Mlliyet Milliyet Blog Milliyet Blog
 
Facebook Connect
Blog Kategorileri
 

06 Mart '09

 
Kategori
Sosyoloji
 

Mahalleye haksızlık

Mahalleye haksızlık
 

Vatan gazetesinde yayınlanan ‘’Türkiye nereye gidiyor?’’ Adlı röportajda, çeşitli konularda yazan gazeteciler ile sn.Süleyman Demirel’e ‘’ mahalle baskısı’’ var mı diye sormuşlar. Bu kişilerin verdiği cevaplar genelde mahalle baskısının olduğu, 10 yıl sonra da olabileceğini ama bunların Türkiye’nin birliğini bozamayıp, güçlenmesini engellemeyeceğini vurgulamış.

Üst katta oturanın, alt katta oturan komşusunu tanımadığı, mahalle yaşamının tarihe karıştığı günümüz yaşamında bu ‘’mahalle baskısı’’ deyiminin ne anlamda kullanıldığını bilmeyen yok da, gerçekte, eskiden mahalleler insanların yaşamına karışılan, hayatı dar eden, özgürlüğünü elinden alan yerler miydi acaba?. Bu terimi duyan, beton yığınlarının arasında büyüyen yeni nesiller, bu sıkca kullanılan ‘’mahalle baskısı’’ deyimini duydukca, mahalleyi nasıl bir yer olarak beyninde canlandırır diye sormaya gerek yok. Fikirlerin, davranışların, hatta giyinme tarzının bile zorla kabul ettirildiği bir yer olarak algıladıkları şüphesiz. Çünkü o terim, bu anlamda kullanılıyor.

Bugün mahalle baskısı var mıdır, yok mudur?. Vardır veya yoktur da, bildiğim, artık günümüzde mahalle yoktur. Mahallelerin sosyal yaşamın bir gereği olduğu, şehir yerleşiminin sadece ona müsaade ettiği o devrin mahallelerinden yetişmiş biri olarak, bu ‘’mahalle baskısı’’ deyiminin, sadece bir yönü dikkate alınarak, yanlış kullanıldığı kanısındayım.

Mahalleler, sosyal dayanışmanın en düzeyde olduğu, sevincin birlikte paylaşıldığı, acının birlikte yaşandığı, arkadaşlığın, çocukluktan başlayıp, koca adam olana kadar devam ettiği, bir yerleşim birimi, bir açık hava hayat okuluydu adeta.

Elbette kuralları vardı ama baskı yoktu o mahallelerde.

Tam karşımızda bulunan Fatih Sultan Mehmet’in zamanından beri ibadete açık olan Üsküdar Rum-i Mehmet Paşa camiinin avlusunda öğrenmiştik top oynamasını. Ağaca çıkmayı, duvardan atlamayı. Kimse zorla camiye sokmazdı da biz yalvarırdık altın yürekli müezzin amcaya bizi minareye çıkarması için.

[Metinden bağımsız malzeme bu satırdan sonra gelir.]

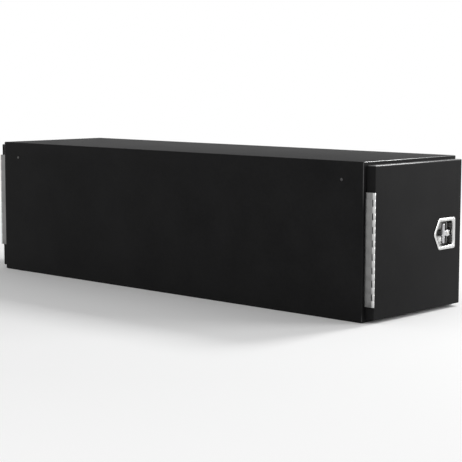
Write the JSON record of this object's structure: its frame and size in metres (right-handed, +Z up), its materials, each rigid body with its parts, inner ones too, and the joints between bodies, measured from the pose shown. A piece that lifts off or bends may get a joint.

Mahallenin en yaşlısı Şükriye Teyze’nin hafta sonları gittiği değişik camilerde yanında olmak için kendimiz can atardık. Teravih akşamları camide olmayı kendimiz isterdik. Ezan okunurken oyunların en eğlenceli yerinde durup, ezana saygı duymayı öğretmişlerdi. Evliyaya dua etmeyi de. Eğer bu baskıysa.

Fertlerinden biri ölen aileye kırk gün mahalleden yemek gider, mahalle o ailenin küçük çocuklarına sahip çıkardı. Çocuklar, mahallelerinden uzaktaki okula giderken birlik ve beraberlik içinde, dışardan gelecebilecek kötülüklere karşı beraber gider gelir, ulaşılması ve alınması zor kitapları birlikte paylaşır, ödevlerinde birbirlerine yardımcı olurlardı. Yaşca büyük olanlar, küçüklere sahip olmakla gizli bir görev yüklenirler, bundan da sorumlu tutulurlardı. Eğer bu baskıysa.

Mahallenin yetişmekte olan genç kızı, mahalleye yabancı bir delikanlıyla gelemezdi. Mahalle gençleri buna tahammül edemezdi. Günümüz üçüncü sayfalarını tüyler ürperten mahallesiz bar haberlerine göre, o mahalle delikanlılarının kuralı ne kadar masum bir davranıştı.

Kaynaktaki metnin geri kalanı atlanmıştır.